Residential energy use represents roughly one-fifth of annual greenhouse gas emissions in the United States.

A team of researchers used data from 60 million individual United States households to look into how carbon emissions resulting from household energy use vary by race and ethnicity across the country.

Paradoxically, this first national-level analysis found that even though energy-efficient homes are more often found in white neighborhoods, carbon emissions from these neighborhoods are higher than in African American neighborhoods.

“Our analysis shows that homes in majority African American communities have poorer energy efficiency than those in Caucasian neighborhoods. However, carbon emissions are still higher in Caucasian neighborhoods because homes in these areas are generally larger,” says Benjamin Goldstein, assistant professor in McGill University’s department of bioresource engineering and lead author of the study.

The study appears in the journal Energy Research & Social Science. Coauthors are Joshua Newell and Tony Reames of the University of Michigan School for Environment and Sustainability.

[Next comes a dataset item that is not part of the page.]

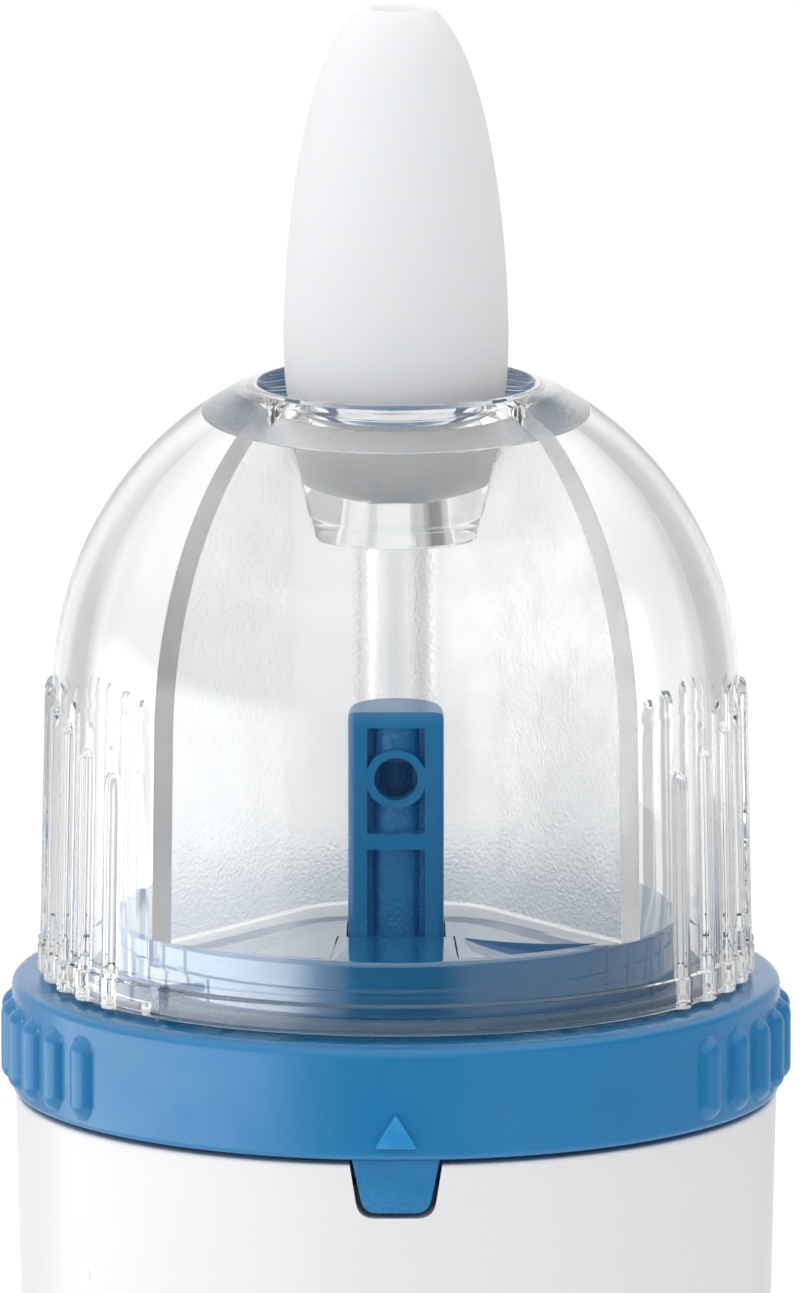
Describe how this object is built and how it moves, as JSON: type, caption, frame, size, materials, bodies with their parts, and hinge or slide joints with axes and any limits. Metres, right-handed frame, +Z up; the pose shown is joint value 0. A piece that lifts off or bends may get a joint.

The research team arrived at its conclusions by using statistical modeling to look at factors such as building age, ownership, and size by neighborhood. They also point to the fact that historical housing policies, particularly “redlining“—a discriminatory practice in which banks withheld loans from potential customers who resided in neighborhoods considered “financially risky”—overwhelmingly affected African American neighborhoods and forestalled home improvements that would reduce energy demand.